● **Records provided**
---*---
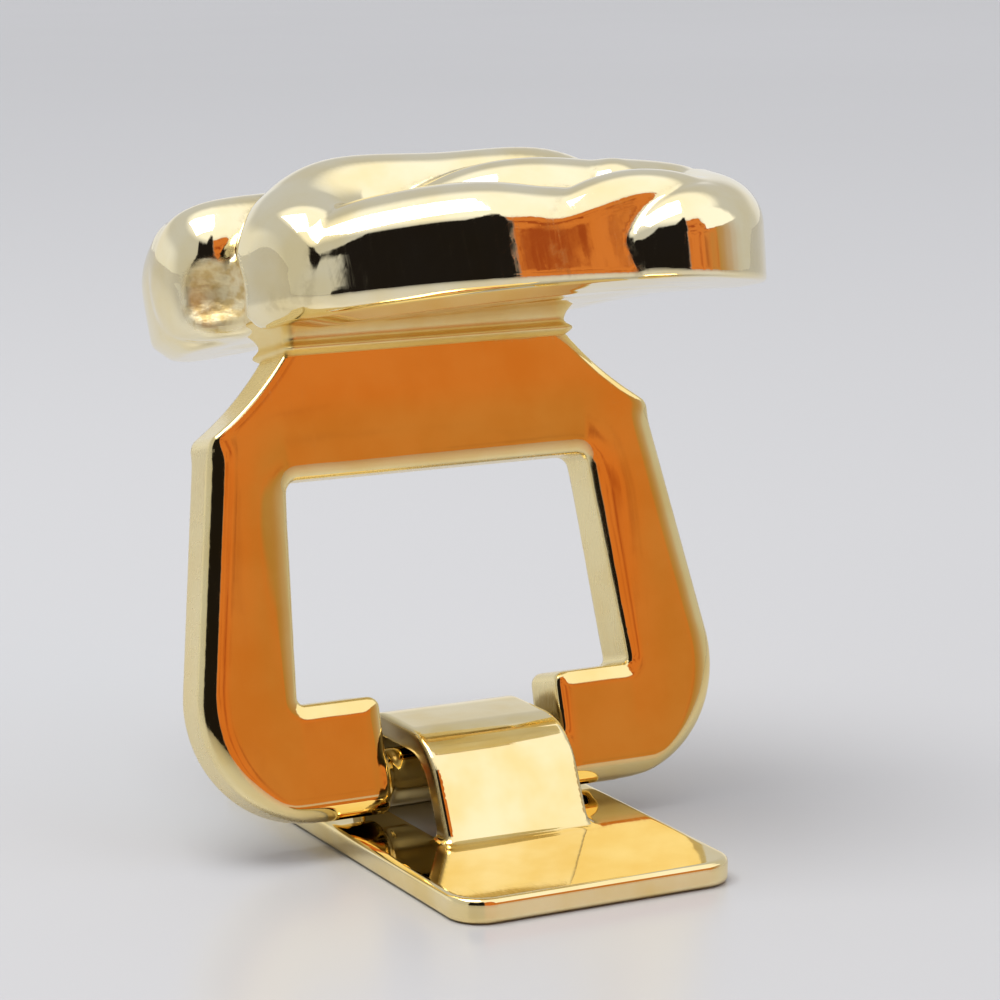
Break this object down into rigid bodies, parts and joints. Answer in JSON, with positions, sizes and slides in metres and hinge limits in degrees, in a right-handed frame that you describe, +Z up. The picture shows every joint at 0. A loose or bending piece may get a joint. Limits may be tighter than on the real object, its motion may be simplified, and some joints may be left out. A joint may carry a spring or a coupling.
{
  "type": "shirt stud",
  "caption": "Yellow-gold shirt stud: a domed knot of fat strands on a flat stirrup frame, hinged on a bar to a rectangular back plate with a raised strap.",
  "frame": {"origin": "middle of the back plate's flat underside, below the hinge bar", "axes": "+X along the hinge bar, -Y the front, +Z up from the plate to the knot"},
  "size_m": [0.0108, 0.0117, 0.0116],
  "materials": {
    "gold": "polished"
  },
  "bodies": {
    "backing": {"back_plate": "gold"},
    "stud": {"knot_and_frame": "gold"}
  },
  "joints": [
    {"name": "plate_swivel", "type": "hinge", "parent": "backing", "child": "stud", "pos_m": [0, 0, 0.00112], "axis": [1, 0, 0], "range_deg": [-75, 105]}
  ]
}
---*---
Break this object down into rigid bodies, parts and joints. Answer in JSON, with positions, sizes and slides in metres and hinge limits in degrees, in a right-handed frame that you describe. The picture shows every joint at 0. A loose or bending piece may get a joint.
---*---
● **What the exercise asks**
Identify lines with the string "that". Copy each one.

● **Result for this exercise**
Break this object down into rigid bodies, parts and joints. Answer in JSON, with positions, sizes and slides in metres and hinge limits in degrees, in a right-handed frame that you describe, +Z up. The picture shows every joint at 0. A loose or bending piece may get a joint. Limits may be tighter than on the real object, its motion may be simplified, and some joints may be left out. A joint may carry a spring or a coupling.
Break this object down into rigid bodies, parts and joints. Answer in JSON, with positions, sizes and slides in metres and hinge limits in degrees, in a right-handed frame that you describe. The picture shows every joint at 0. A loose or bending piece may get a joint.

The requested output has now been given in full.